Il pianoforte si conferma così l’ambito di una ricerca continua e appassionata da parte di Rebaudengo, e questo piccolo preludio finale diventa anche un gesto di “riappacificazione” – come lo definisce lui stesso –, un momento di leggerezza che permette di accogliere e conservare l’intensità dell’intero concerto.

Foto da Press Kit Torino Jazz Festival

Gli improvvisatori scrivono? Traggono dallo studio sull’improvvisazione materiale che poi mettono su pentagramma? «La risposta» spiega Rebaudengo «è stata un fluire di partiture estremamente interessanti, geniali, coraggiose, in cui le appartenenze geografiche e stilistiche c’entravano fino a un certo punto. Forse più di tutto contava la curiosità del compositore/improvvisatore, la sua voglia di mettersi in gioco».

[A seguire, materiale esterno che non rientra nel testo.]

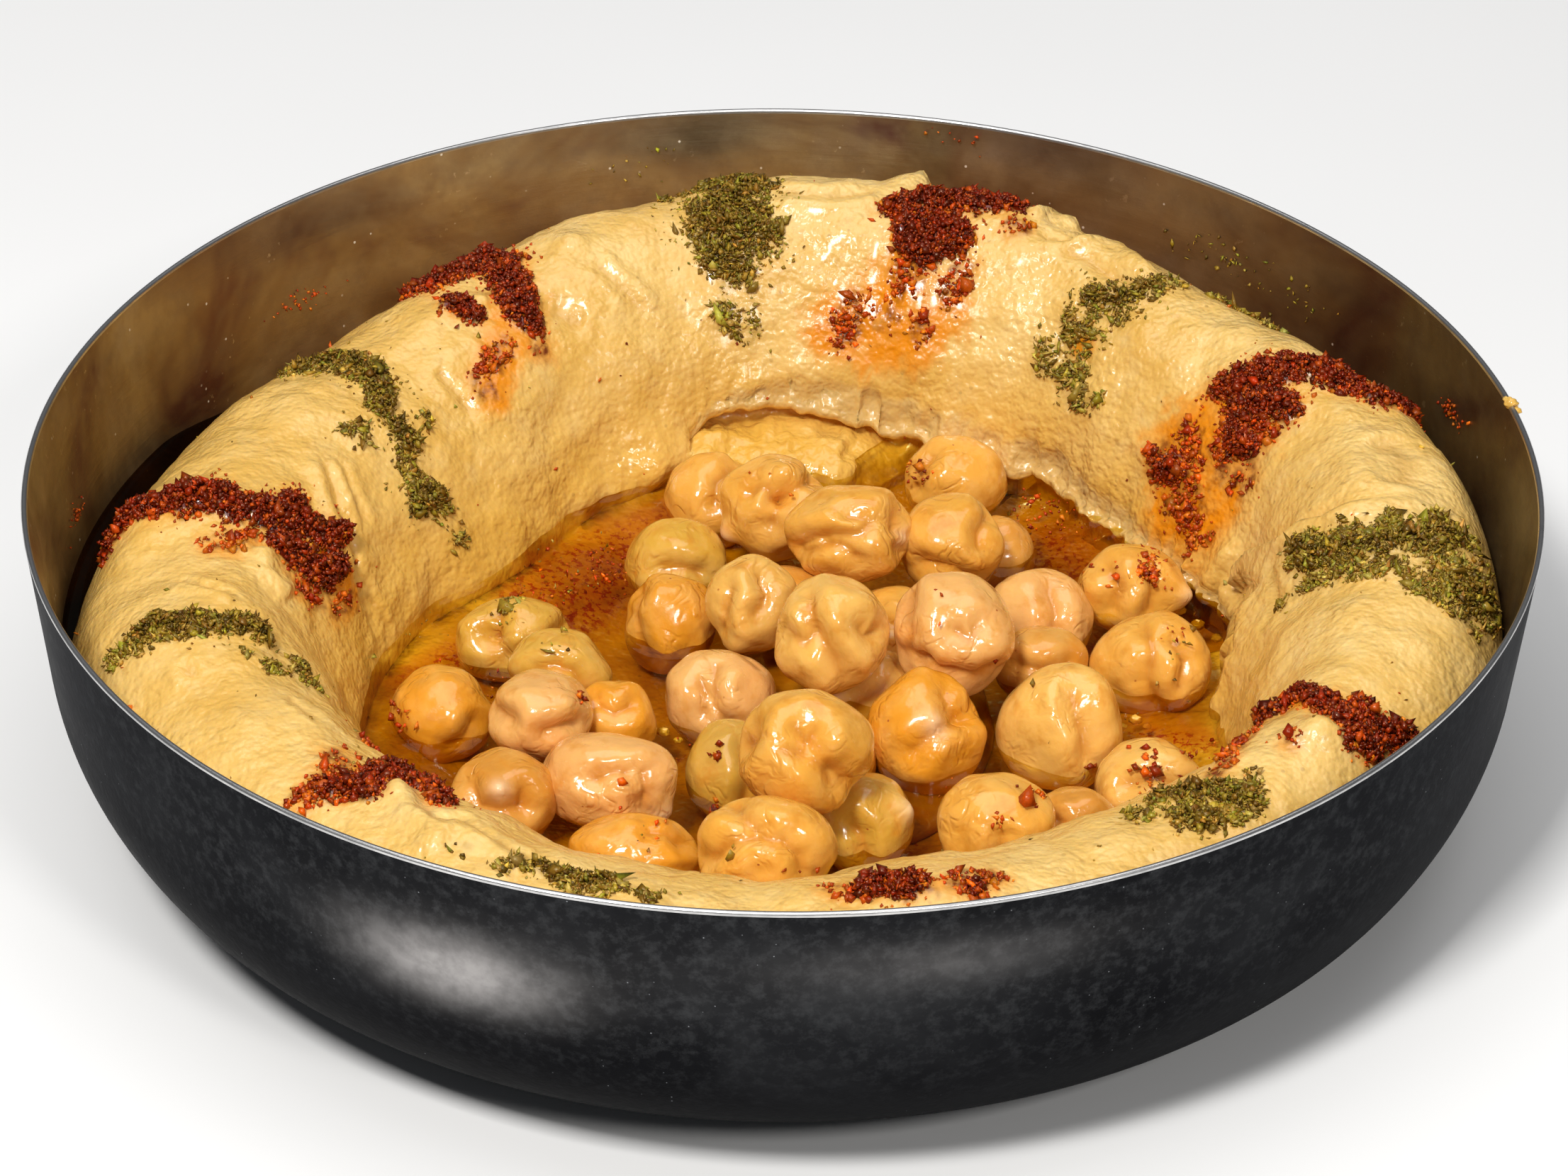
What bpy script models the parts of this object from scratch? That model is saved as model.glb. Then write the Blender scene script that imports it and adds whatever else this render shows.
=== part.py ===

Il risultato è un percorso dentro la mente di artisti che, pur nati nell’improvvisazione, hanno scelto la scrittura come nuovo terreno di esplorazione. Non semplici improvvisazioni “cristallizzate”, ma pensieri musicali lunghi, forme controllate, racconti in musica.

Alla fine del concerto — che, per scelta programmatica, non ha mai cercato la facile seduzione — Rebaudengo rientra tra gli applausi e offre al pubblico un piccolo encore: Portolan. Un repertorio raffinato, difficile, e proprio per questo necessario.